## What is needed
Locate each line with the string "strap" in the listing below and copy it.
[Begin Provided material]
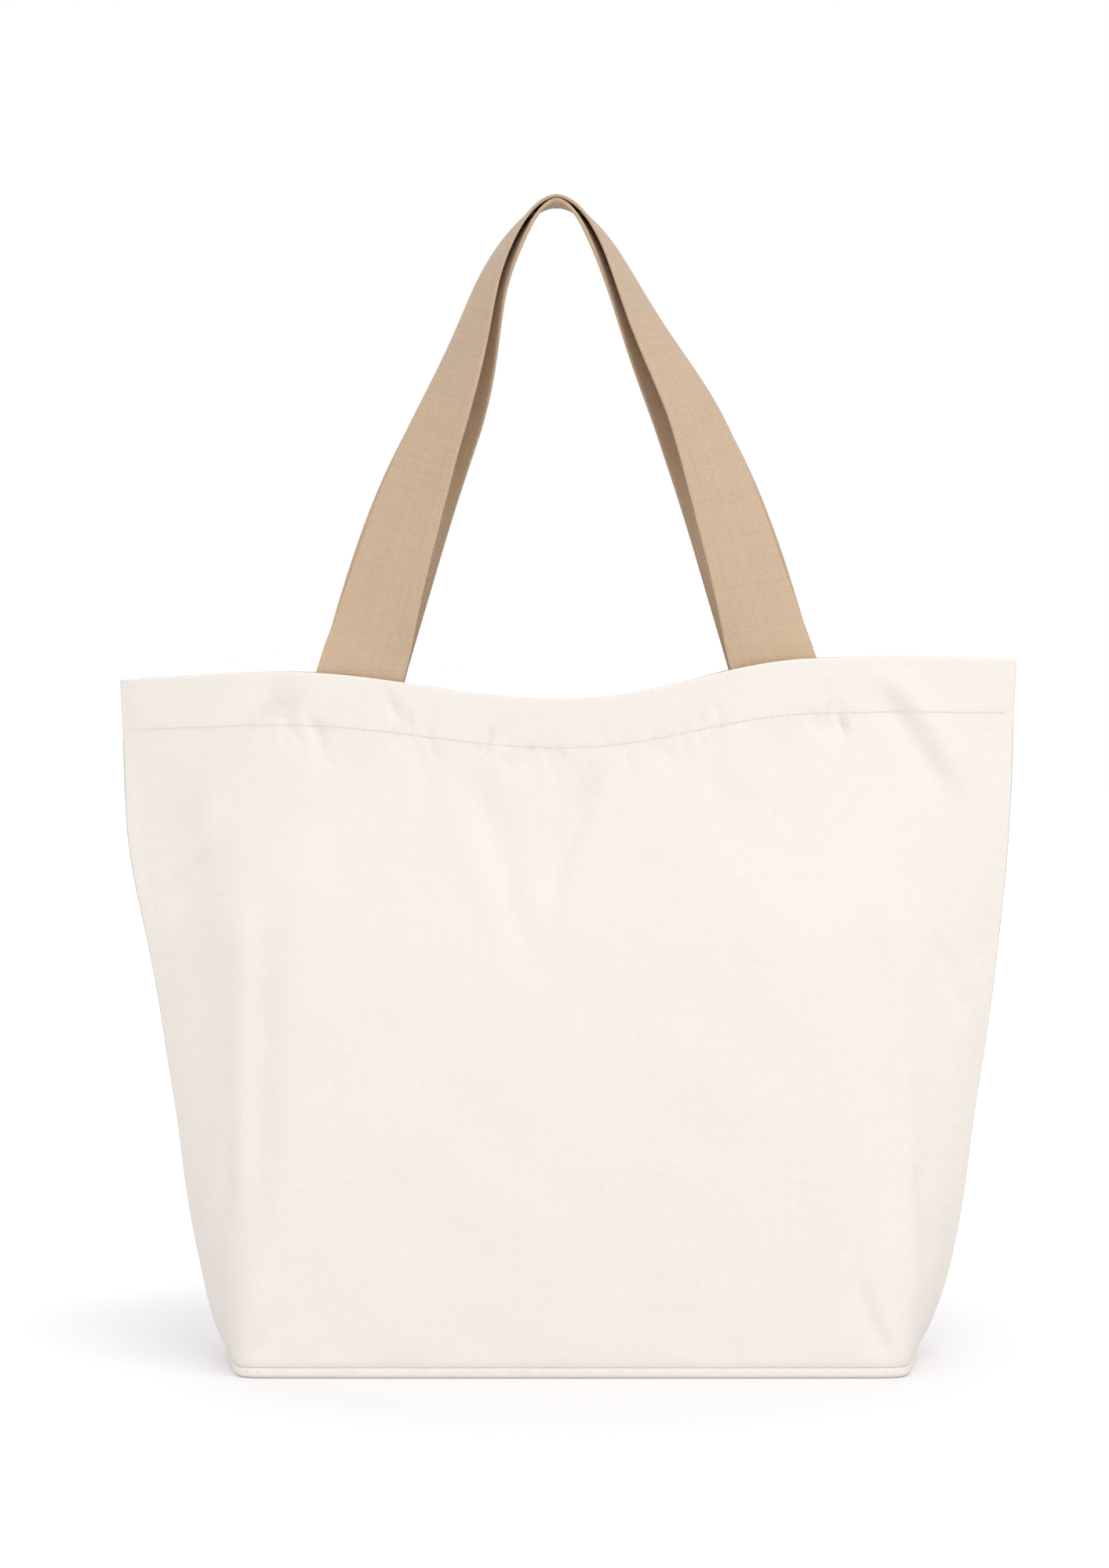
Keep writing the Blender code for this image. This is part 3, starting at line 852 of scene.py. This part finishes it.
# plain weave: each thread is sqrt |sin(pi x)| across itself, and the warp is on top where
# sin(pi u) sin(pi v) > 0. Height is the top thread's round back, Tone a shade for each thread, and Slub long
# thick places in it
def weaveGroup():
    tree, source, result = newGroup(
        "plainWeave",
        {"Vector": "Vector", "Warp Pitch": "Float", "Weft Pitch": "Float", "Wander": "Float"},
        {"Height": "Float", "Tone": "Float", "Slub": "Float"})
    wander = noise(tree, source["Vector"], weaveShape["wanderScale"], 2, "2D")
    drift = maths(tree, "MULTIPLY", maths(tree, "SUBTRACT", wander, 0.5), source["Wander"])
    split = node(tree, "ShaderNodeSeparateXYZ", {0: source["Vector"]}).outputs
    u = maths(tree, "ADD", maths(tree, "DIVIDE", split[0], source["Warp Pitch"]), drift)
    v = maths(tree, "ADD", maths(tree, "DIVIDE", split[1], source["Weft Pitch"]), drift)
    sinU = maths(tree, "SINE", maths(tree, "MULTIPLY", u, math.pi))
    sinV = maths(tree, "SINE", maths(tree, "MULTIPLY", v, math.pi))
    absU, absV = maths(tree, "ABSOLUTE", sinU), maths(tree, "ABSOLUTE", sinV)
    warpTop = maths(tree, "GREATER_THAN", maths(tree, "MULTIPLY", sinU, sinV), 0.0)

    def choose(warp, weft):  # whichever thread is on top
        return node(tree, "ShaderNodeMix", {0: warpTop, 2: weft, 3: warp}, data_type="FLOAT").outputs[0]

    def roundBack(across, along):  # sqrt(across) (1 - crimp + crimp along)
        dip = maths(tree, "MULTIPLY_ADD", along, weaveShape["crimp"], 1 - weaveShape["crimp"])
        return maths(tree, "MULTIPLY", maths(tree, "SQRT", across), dip)

    def threadTone(count, offset):  # one random number for each thread
        number = maths(tree, "ADD", maths(tree, "FLOOR", count), offset)
        return node(tree, "ShaderNodeTexWhiteNoise", {"W": number}, noise_dimensions="1D").outputs["Value"]

    def slub(across, along):  # noise drawn out along the thread
        x = maths(tree, "MULTIPLY", across, weaveShape["slubAcross"])
        y = maths(tree, "MULTIPLY", along, weaveShape["slubAlong"])
        return noise(tree, node(tree, "ShaderNodeCombineXYZ", {0: x, 1: y}).outputs[0], 1, 1, "2D")

    tree.links.new(choose(roundBack(absU, absV), roundBack(absV, absU)), result["Height"])
    tree.links.new(choose(threadTone(u, 0.5), threadTone(v, 400.5)), result["Tone"])
    tree.links.new(choose(slub(u, v), slub(v, u)), result["Slub"])
    return tree


# a colour darkened and lightened: colour x (1 + amount (value - 0.5))
def shadeGroup():
    tree, source, result = newGroup(
        "shadeBy", {"Color": "Color", "Value": "Float", "Amount": "Float"}, {"Color": "Color"})
    off = maths(tree, "SUBTRACT", source["Value"], 0.5)
    factor = maths(tree, "MULTIPLY_ADD", off, source["Amount"], 1.0)
    scaled = node(tree, "ShaderNodeVectorMath", {0: source["Color"], "Scale": factor}, operation="SCALE")
    tree.links.new(scaled.outputs[0], result["Color"])
    return tree


weave = weaveGroup()
shadeBy = shadeGroup()


# a colour put through shadeBy
def shaded(tree, color, value, amount):
    inputs = {"Color": color, "Value": value, "Amount": amount}
    return node(tree, "ShaderNodeGroup", inputs, node_tree=shadeBy).outputs[0]


# a matt material, its node tree and its shader
def newMaterial(name, roughness, sheen, specular=0.25):
    material = bpy.data.materials.new(name)
    material.use_nodes = True
    tree = material.node_tree
    shader = tree.nodes["Principled BSDF"]
    setInputs(tree, shader, {"Roughness": roughness, "Sheen Weight": sheen, "Sheen Roughness": 0.5,
                             "Specular IOR Level": specular})
    return material, tree, shader


# soft blotches read from the piece's own place
def blotches(tree, size, detail):
    return noise(tree, node(tree, "ShaderNodeTexCoord").outputs["Object"], 1 / size, detail, "3D")


# bends the shader's normal by a height
def addBump(tree, shader, height, look):
    inputs = {"Strength": look["strength"], "Distance": look["bump"], "Height": height}
    tree.links.new(node(tree, "ShaderNodeBump", inputs).outputs[0], shader.inputs["Normal"])


# in both looks the weave's height darkens the colour in the gaps between threads and lightens it on their
# crowns: painted shade and painted light
canvasLook = {
    "color": (0.865, 0.812, 0.753), "roughness": 0.88, "sheen": 0.15,
    "warp": 0.62 * mm, "weft": 0.7 * mm, "wander": 0.5,
    "tone": 0.02, "slub": 0.03, "gaps": 0.12, "blotch": 0.03, "blotchSize": 60 * mm,
    "fuzz": 0.35, "fuzzSize": 1.2 * mm, "strength": 0.6, "bump": 0.16 * mm}
webbingLook = {
    "color": (0.60, 0.44, 0.30), "roughness": 0.8, "sheen": 0.2,
    "warp": 1.25 * mm, "weft": 0.95 * mm, "wander": 0.25,
    "tone": 0.08, "slub": 0.08, "gaps": 0.22, "blotch": 0.08, "blotchSize": 60 * mm,
    "fuzz": 0.4, "fuzzSize": 1.2 * mm, "strength": 0.8, "bump": 0.35 * mm}


# woven cloth: thread tones, slubs and blotches in the colour, painted shade in the gaps between threads and
# painted light on their crowns, and the weave and its fuzz in the bump
def wovenMaterial(name, look):
    material, tree, shader = newMaterial(name, look["roughness"], look["sheen"])
    inputs = {"Vector": node(tree, "ShaderNodeUVMap", uv_map="cloth").outputs[0],
              "Warp Pitch": look["warp"], "Weft Pitch": look["weft"], "Wander": look["wander"]}
    threads = node(tree, "ShaderNodeGroup", inputs, node_tree=weave).outputs
    color = (*look["color"], 1)
    # the weave's height paints shade into the gaps between threads and light onto their crowns
    shades = ((threads["Tone"], "tone"), (threads["Slub"], "slub"), (threads["Height"], "gaps"),
              (blotches(tree, look["blotchSize"], 2), "blotch"))
    for value, amount in shades:
        color = shaded(tree, color, value, look[amount])
    tree.links.new(color, shader.inputs["Base Color"])
    height = maths(tree, "MULTIPLY_ADD", threads["Slub"], 0.5, threads["Height"])
    height = maths(tree, "MULTIPLY_ADD", blotches(tree, look["fuzzSize"], 3), look["fuzz"], height)
    addBump(tree, shader, height, look)
    return material


threadLook = {
    "roughness": 0.65, "sheen": 0.3, "plies": 2.0, "twist": 3.0, "shade": 0.25,
    "strength": 0.5, "bump": 0.1 * mm}


# sewing thread: 0.5 + 0.5 sin(2 pi (plies around + twist along)) in the bump, and in the colour as painted
# shade in the grooves between plies and painted light on their crowns
def threadMaterial(name, color):
    material, tree, shader = newMaterial(name, threadLook["roughness"], threadLook["sheen"])
    uv = node(tree, "ShaderNodeUVMap", uv_map="cloth").outputs[0]
    split = node(tree, "ShaderNodeSeparateXYZ", {0: uv}).outputs
    around = maths(tree, "MULTIPLY", split[0], threadLook["plies"])
    phase = maths(tree, "MULTIPLY_ADD", split[1], threadLook["twist"], around)
    turn = maths(tree, "SINE", maths(tree, "MULTIPLY", phase, 2 * math.pi))
    ply = maths(tree, "MULTIPLY_ADD", turn, 0.5, 0.5)
    # the ply stripes darken the colour in the grooves between plies and lighten it on their crowns: painted
    # shade and painted light
    tree.links.new(shaded(tree, (*color, 1), ply, threadLook["shade"]), shader.inputs["Base Color"])
    addBump(tree, shader, ply, threadLook)
    return material


canvasMaterial = wovenMaterial("unbleachedCanvas", canvasLook)
webbingMaterial = wovenMaterial("tanWebbing", webbingLook)
canvasThread = threadMaterial("canvasThread", (0.84, 0.77, 0.68))
webbingThread = threadMaterial("webbingThread", (0.58, 0.42, 0.29))


# gives a piece its material, the nodes that it stands for, and its body; slot is not used
def finish(item, material, slot, body, *nodes):
    item.data.materials.clear()
    item.data.materials.append(material)
    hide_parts(*nodes)
    if body:
        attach(item, body)


# the bag is made here
frontPanel = bodyPanel("front_panel_canvas", -1)
backPanel = bodyPanel("back_panel_canvas", 1)
finish(frontPanel, canvasMaterial, "canvas", "root", "front_panel")
finish(backPanel, canvasMaterial, "canvas", "root", "back_panel")
print("body panels made")

bottom = basePanel("base_panel_canvas")
finish(bottom, canvasMaterial, "canvas", "root", "base_panel")
print("base panel made")

for sideName, side in (("front", -1), ("back", 1)):
    stitches = hemStitches(sideName + "_hem_stitches", side)
    finish(stitches, canvasThread, "canvas_thread", "root", sideName + "_hem_stitching")
for endName, end in (("left", -1), ("right", 1)):
    threads = sideOverlock(endName + "_side_seam_threads", end)
    finish(threads, canvasThread, "canvas_thread", "root", endName + "_side_seam_overlock")
finish(baseOverlock("base_seam_threads"), canvasThread, "canvas_thread", "root", "base_seam_overlock")
print("hem stitches and overlocking made")

for name, shape in handles.items():
    strap, length = handleStrap(name, shape)
    finish(strap, webbingMaterial, "webbing", None, name, name + "_left_end", name + "_right_end")
    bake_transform(strap)
    for legName, leg in (("left", -1), ("right", 1)):
        label = f"{name}_{legName}_box_stitch"
        finish(boxStitches(label + "es", shape, leg), webbingThread, "webbing_thread", "root", label + "ing")
    print(name, "made,", round(length, 3), "m of webbing")

# floor, light and camera
studio = {
    "floorHalf": 9.0,
    "floorColor": (0.77, 0.76, 0.775),
    "floorRoughness": 0.9,
    "floorSpecular": 0.1,
    "floorGlow": 0.155,  # added where the camera looks at it, so that it turns white away from the bag
    "glowRise": 0.9,
    "glowFrom": 0.2,
    "glowTo": 1.1,
    "worldSeen": 1.0,
    "worldLight": 0.70,
}
# each light's name, place, where it is aimed, size, power and colour
lights = [
    ("keyLight", (0.8, -1.3, 2.3), (0, 0, 0.25), (2.2, 1.6), 22, (1, 0.99, 0.975)),
    ("fillLight", (-0.6, -3.0, 1.2), (0, 0, 0.3), (2.4, 2.0), 9, (0.98, 0.99, 1)),
    ("backLight", (-0.5, 2.5, 1.5), (0, 0, 0.3), (2.4, 1.8), 10, (1, 1, 1)),
    ("sideLight", (-2.0, -1.1, 0.55), (-0.2, 0, 0.2), (1.2, 1.0), 7, (1, 1, 1)),
    ("sideLight", (2.0, -1.1, 0.55), (0.2, 0, 0.2), (1.2, 1.0), 7, (1, 1, 1)),
]
view = {"place": (-8 * mm, -2.5, 0.42), "target": (-8 * mm, 0, 0.334), "lens": 99, "sensor": 36}


# puts a light or the camera at a place, turned so that it looks along target - place
def aimAt(item, place, target):
    item.location = place
    item.rotation_euler = Vector(np.array(target) - np.array(place)).to_track_quat("-Z", "Y").to_euler()
    bpy.context.scene.collection.objects.link(item)


# a rectangular light; its power is in watts
def areaLight(name, place, target, size, power, color):
    light = bpy.data.lights.new(name, "AREA")
    light.shape = "RECTANGLE"
    light.size, light.size_y = size
    light.energy = power
    light.color = color
    aimAt(bpy.data.objects.new(name, light), place, target)


# a pale floor: a matt surface that takes the bag's shadow, and a glow that rises further from the bag
def makeFloor():
    half, glowLow = studio["floorHalf"], studio["floorGlow"]
    points = np.array([[[-half, -half, 0], [half, -half, 0]], [[-half, half, 0], [half, half, 0]]])
    item = gridMesh("floor", points, points[..., :2])
    material, tree, shader = newMaterial("paleFloor", studio["floorRoughness"], 0, studio["floorSpecular"])
    setInputs(tree, shader, {"Base Color": (*studio["floorColor"], 1)})
    place = node(tree, "ShaderNodeTexCoord").outputs["Object"]
    reach = node(tree, "ShaderNodeVectorMath", {0: place}, operation="LENGTH").outputs["Value"]
    rise = node(tree, "ShaderNodeMapRange", {
        "Value": reach, "From Min": studio["glowFrom"], "From Max": studio["glowTo"],
        "To Min": glowLow, "To Max": glowLow + studio["glowRise"]}).outputs[0]
    seen = node(tree, "ShaderNodeLightPath").outputs["Is Camera Ray"]
    glow = node(tree, "ShaderNodeEmission", {"Strength": maths(tree, "MULTIPLY", seen, rise)})
    both = node(tree, "ShaderNodeAddShader", {0: shader.outputs[0], 1: glow.outputs[0]})
    tree.links.new(both.outputs[0], tree.nodes["Material Output"].inputs[0])
    item.data.materials.append(material)


# white where the camera looks past the floor, and a little dimmer as light on the bag
def makeWorld():
    world = bpy.data.worlds.new("studio")
    bpy.context.scene.world = world
    world.use_nodes = True
    tree, lit = world.node_tree, studio["worldLight"]
    seen = node(tree, "ShaderNodeLightPath").outputs["Is Camera Ray"]
    strength = maths(tree, "MULTIPLY_ADD", seen, studio["worldSeen"] - lit, lit)
    setInputs(tree, tree.nodes["Background"], {"Color": (1, 1, 1, 1), "Strength": strength})


makeFloor()
makeWorld()
for values in lights:
    areaLight(*values)
bpy.context.scene.view_settings.view_transform = "Standard"

camera = bpy.data.cameras.new("camera")
camera.lens = view["lens"]
camera.sensor_width = view["sensor"]
cameraItem = bpy.data.objects.new("camera", camera)
aimAt(cameraItem, view["place"], view["target"])
bpy.context.scene.camera = cameraItem
print("studio made")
[End Provided material]
## Reply
    strap, length = handleStrap(name, shape)
    finish(strap, webbingMaterial, "webbing", None, name, name + "_left_end", name + "_right_end")
    bake_transform(strap)